Other times we took that bath in one of the wash tubs that Mother used for doing the laundry, which she scrubbed on a washboard using the lye soap she had made from the abundant meat grease from the farm raised pork. It was good to help her hang up the clothes on the line and feel the cool dampness flap in my face on a hot summer day. Air conditioning never feels better than those cool tappings of wet laundry.
Through the Rural Electrical Association, we finally got electricity at the farm, but we no longer summered there. As a teenager, I loved summers in Jonesboro with my friends and the opportunity to participate in summer band. And I may have been the reason my parents decided to stop moving to the farm each summer. But probably not.

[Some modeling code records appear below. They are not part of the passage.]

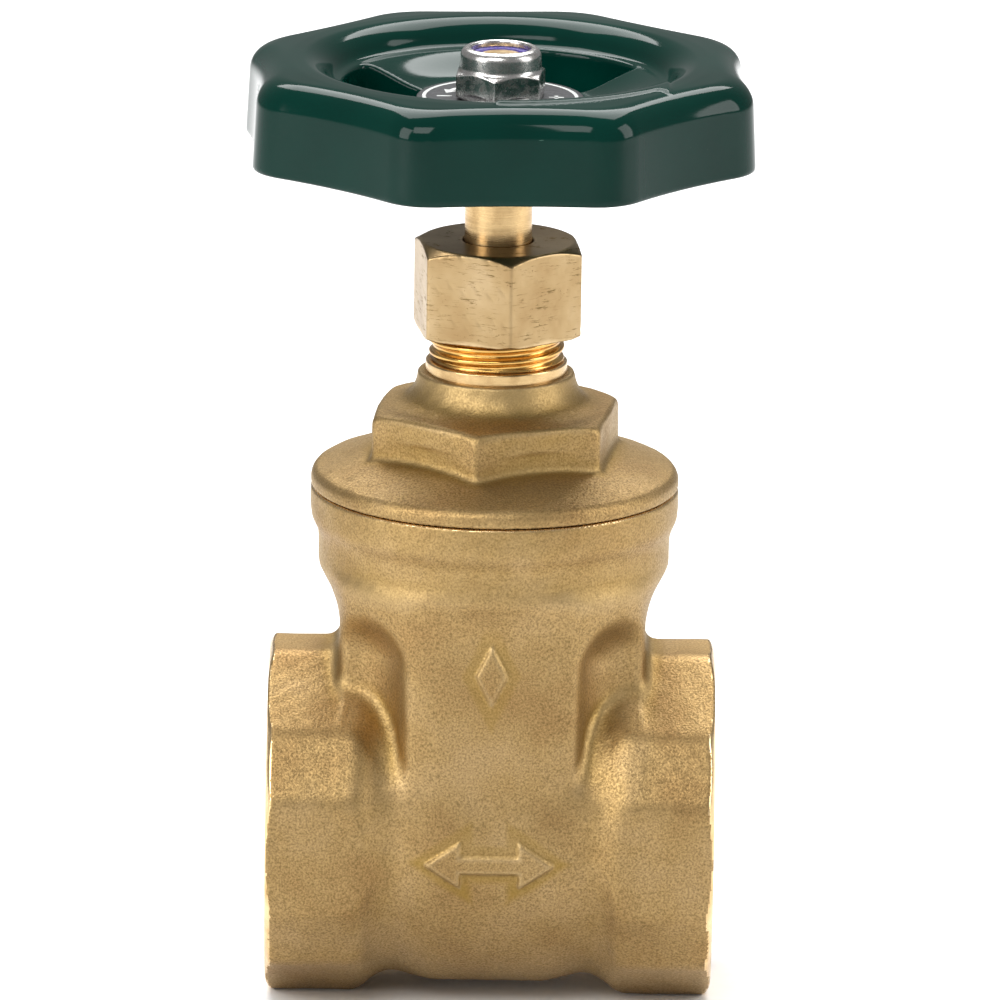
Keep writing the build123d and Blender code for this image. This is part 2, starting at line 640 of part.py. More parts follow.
with BuildPart() as lock_nut_insert:
    with BuildSketch(Plane.XY.offset(INSERT_BOTTOM_Z)):
        Circle(INSERT_OUTER_RADIUS)
        Circle(STEM_END_RADIUS, mode=Mode.SUBTRACT)
    extrude(amount=INSERT_TOP_Z - INSERT_BOTTOM_Z)
save(lock_nut_insert, "lock_nut_insert")
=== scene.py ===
import json
from math import cos, pi, radians, sin

import bpy
import numpy as np
from mathutils import Matrix, Vector


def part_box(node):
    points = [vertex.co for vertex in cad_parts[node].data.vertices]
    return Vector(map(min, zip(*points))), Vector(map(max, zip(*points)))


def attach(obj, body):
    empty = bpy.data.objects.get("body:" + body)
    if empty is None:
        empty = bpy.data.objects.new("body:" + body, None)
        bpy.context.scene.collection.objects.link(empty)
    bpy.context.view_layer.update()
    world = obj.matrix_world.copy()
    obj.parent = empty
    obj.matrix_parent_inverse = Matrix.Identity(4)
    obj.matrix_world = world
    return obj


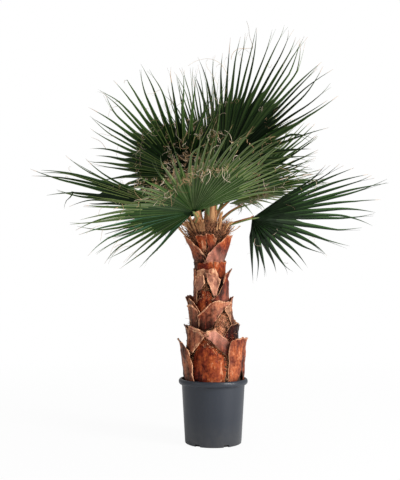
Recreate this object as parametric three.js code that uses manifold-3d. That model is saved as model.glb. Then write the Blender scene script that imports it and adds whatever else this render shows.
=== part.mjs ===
// Potted fan palm, millimetres, +Z up.
// Origin: centre of the pot's flat underside. -Y is the front, +X the right.
// The pot is filled with soil; a tapering trunk stands in it, clad in tiers
// of old leaf bases, and carries a crown of fan fronds on slim stems.
import * as THREE from 'three';
import { mergeVertices } from 'three/addons/utils/BufferGeometryUtils.js';
import Module from 'manifold-3d';

const wasm = await Module();
wasm.setup();

// ---------------------------------------------------------------- dimensions
const CLEAR = 0.35; // air left between neighbouring solids

const POT = {
  height: 225,
  footRadius: 100,
  bodyRadius: 112,
  rimRadius: 123,
  rimDepth: 20,
  wall: 3,
  floor: 4,
  segments: 56,
  notches: 6,
  notchAzimuth: 26,
  notchWidth: 19,
  notchHeight: 8,
  notchDepth: 10,
};

const SOIL = { socketGap: 0.8, shoulder: 203.5 };

// radius of the bare stem at each height, and how far its axis has leant over
const TRUNK = {
  segments: 30,
  profile: [
    [90, 152], [96, 204], [99, 240], [92, 302], [76, 368], [68, 410], [60, 462],
    [53, 512], [48, 566], [43, 618], [42, 642], [50, 664], [55, 686], [57, 728], [60, 746],
    [55, 766], [40, 780], [20, 788],
  ],
  crownTop: 790,
  leanFrom: 207,
  leanTo: 747,
  leanX: -17,
};

// tiers of leaf bases, lowest first: each base is a curved shield with a split
// foot; its right edge rides over the left edge of its neighbour, and its lip
// stands out over the foot of the tier above
const BOOT = { thickness: 3.6, seat: 1.7, ramp: 6, across: 6, up: 4 };
// how much a base may differ from its row: degrees round, lip height, shares
const UNEVEN = { turn: 2, lip: 10, flare: 0.16, split: 0.3 };
const TIERS = [
  { count: 5, azimuth: -7, foot: 205, lip: 358, footHalf: 41, lipHalf: 19, flare: 32, arch: 6, split: 60, front: { footHalf: 30, lipHalf: 15, flare: 0, arch: 24, split: 18 } },
  { count: 5, azimuth: -22, foot: 314, lip: 412, footHalf: 41, lipHalf: 24, flare: 19, arch: 3, split: 50, front: { seat: 14.7, flare: 7, arch: -7, split: 72 } },
  { count: 5, azimuth: 26, foot: 395, lip: 506, footHalf: 41, lipHalf: 25, flare: 19, arch: 4, split: 54, front: { lipHalf: 31, split: 78 } },
  { count: 5, azimuth: -14, foot: 488, lip: 638, footHalf: 41, lipHalf: 25, flare: 14, arch: 3, split: 70, front: { split: 44 } },
  { count: 5, azimuth: -9, foot: 626, lip: 728, footHalf: 41, lipHalf: 20, flare: 20, arch: 4, split: 44, front: { split: 12 } },
];
// a dry husk that still hangs in front of the fourth tier
const HUSK = { count: 1, azimuth: -14, seat: 14.3, foot: 518, lip: 612, footHalf: 36, lipHalf: 27, flare: 9.6, arch: -4, split: 66 };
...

Although they were always concerned for our welfare, my parents modeled living their own lives and not living through their children. Daddy continued making a weekly farm trek to take care of things. When possible, I went with him.
This particular Saturday trip was on a cold winter day, but we were full of the warmth and anticipation of meeting a man and his wife who were going to wire the small farm house, which was not rented this particular winter. We built a fire in the heating stove, and I was fascinated watching the couple install the magical wiring. The lady, who was very kind to me, grew thirsty, and I was with her when she went to the well to draw herself a drink of water. I was appalled to see her suddenly pour water into a metal cup on the well curb there. Before the words formed to stop her, she had drunk from the cup! I was old enough to know not to tell her that she had just drunk from Lucky’s cup, which we kept on the concrete slab so when we drew up a bucket of water, we could pour a fresh drink for our beloved dog.
Mother and Dad were thankful for electricity on the farm, so of course we kids were too. Yet I am more thankful for the long ago summers with long ago ways.